What is a Refractor Telescope? An easy explanation for beginners.
The Refractor telescope is the first type of telescope invented. In a nutshell it is simply two lenses inside a tube.
The large lens (on the right) is the light gathering lens. This lens is called the objective lens. The bigger this lens is the better the telescope because the more light it will gather and the deeper into space you will see. It also will enable you to magnify things larger and get a closer look at objects in the night sky.
The small lens (on the left) is the magnifying lens. This lens determines the magnification of the telescope. With most modern telescopes this lens is replaceable and these replacements are called "eyepieces". By putting in a different eyepieces you will change the magnification. One eyepiece lets say will be a 50X magnification and another could be a 100X magnification. Of course there are many different magnifications that you could use but every telescope has its limits. You couldn't magnify things a million times it would be beyond the abilities of the refractor telescope.
How does the refractor telescope work?
It works by bending light. The lenses bend the light thus taking a larger amount of light and concentrating it in a smaller area. Your eye works the same way and think of a telescope as being just a much bigger eye. As a matter of fact the eyes that are telescopes can be tremendous in size and gather millions of times more light than your eye.
The illustration above shows the light being bent by the objective lens. And an interesting thing to note is that as the light travels down the tube the cone gets smaller and smaller and then gets bigger and bigger again. This is very important because what happens here is that the image you see through the telescope is inverted; everything you see through the telescope is upside down and backwards. When using the telescope for sky objects this is not a factor but when you are using it to look at things on the earth you might find it surprising and uncomfortable. This use of a refractor for terrestrial viewing is easily overcome though by an eyepiece called an inverter. This inverter turns everything right side up again.
One more thing about refractors
They are very rarely built with just a single lens as the objective. This is because a light is bent through the lens at different rates. Different frequencies of light such as blue or red or green will bend slightly diffferently through the lens.

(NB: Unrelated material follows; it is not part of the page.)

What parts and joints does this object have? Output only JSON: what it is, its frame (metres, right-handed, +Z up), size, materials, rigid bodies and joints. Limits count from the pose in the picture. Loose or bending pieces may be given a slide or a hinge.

This causes an effect called chromatic effect and what it will cause is unnatural colors when you look at things.
This chromatic problem is fixed by assembling an objective lens that is composed of two types of glass that bend light in different ways that offset and cancel each other out. By the time the light passes through all the lenses in the assembly it has been corrected. This type of objective lens is called an achromatic lens.

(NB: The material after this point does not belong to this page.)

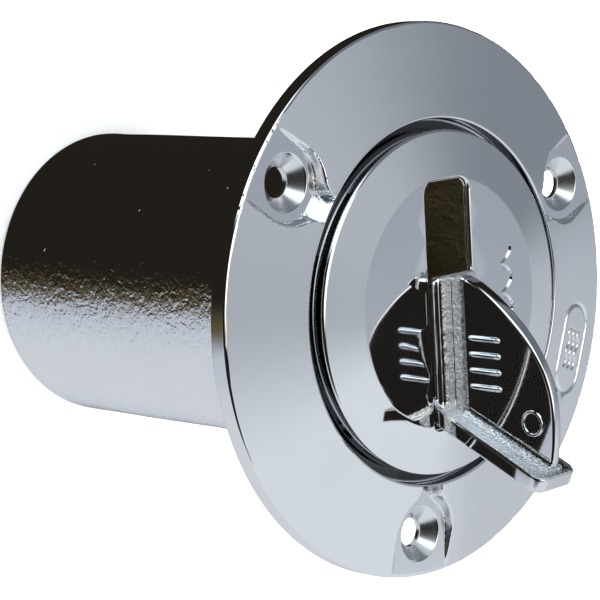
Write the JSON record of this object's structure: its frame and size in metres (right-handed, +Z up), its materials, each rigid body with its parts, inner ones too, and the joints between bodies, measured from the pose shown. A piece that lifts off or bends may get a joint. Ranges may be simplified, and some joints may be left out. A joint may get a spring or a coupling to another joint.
{
  "type": "deck filler with folding-handle screw cap",
  "caption": "Round through-deck filler: coned flange with countersunk fixing pads, straight hose tail, and a slotted screw cap with a flip-up folding handle.",
  "frame": {"origin": "on the turning axis at the open lower end of the hose tail", "axes": "+Z up along the axis, out through the cap; -Y through one of the three fixing holes; the slot's finger end points 6.5 degrees to the left of +Y"},
  "size_m": [0.09, 0.09, 0.1051],
  "materials": {
    "body_chrome": "chrome plated casting, polished face and as-cast hose tail",
    "cap_chrome": "chrome plated, mirror polished",
    "handle_chrome": "chrome plated, polished web, sandy bar face",
    "seal_rubber": "matt black",
    "pin_steel": "drawn"
  },
  "bodies": {
    "filler": {"filler_body": "body_chrome"},
    "seal": {"cap_o_ring": "seal_rubber"},
    "cap": {"filler_cap": "cap_chrome", "hinge_pin": "pin_steel"},
    "handle": {"handle": "handle_chrome"}
  },
  "joints": [
    {"name": "cap_lift", "type": "slide", "parent": "filler", "child": "seal", "axis": [0, 0, 1], "range_m": [0, 0.0091]},
    {"name": "cap_turn", "type": "hinge", "parent": "seal", "child": "cap", "pos_m": [0, 0, 0.0844], "axis": [0, 0, 1], "range_deg": [0, 1080]},
    {"name": "handle_fold", "type": "hinge", "parent": "cap", "child": "handle", "pos_m": [0.00157, -0.01381, 0.0808], "axis": [-0.9936, -0.1132, 0], "range_deg": [0, 114]}
  ],
  "couplings": [
    {"joint": "cap_lift", "follows": "cap_turn", "m_per_rad": 0.00047746}
  ]
}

The illustration of the achromatic lens shows the light coming in from the right and being bent through the lenses on through to the left. The two different types of lenses in the assembly counteract and balance each other out and create light that is chromatically correct.
Want to Make your own Refractor Telescope?
I Made My TELESCOPE - Want to make your own telescope? -- Build-It Yourself! -- Its so easy, now even an eight-year-old can build an 18" long, 3X refractor telescope in less than an hour. -- Includes objective lens, eye lens, glare stops, kraftboard tubes, instructions and an Edmund Star and Planet Locator. Finished product is powerful enough to show moon craters, Jupiters moons and many stars not visible to the naked eye. -- For ages 8 and up. --
Here is a video of me showing how a basic refractor telescope works. It shows the concept and the major parts of the telescope.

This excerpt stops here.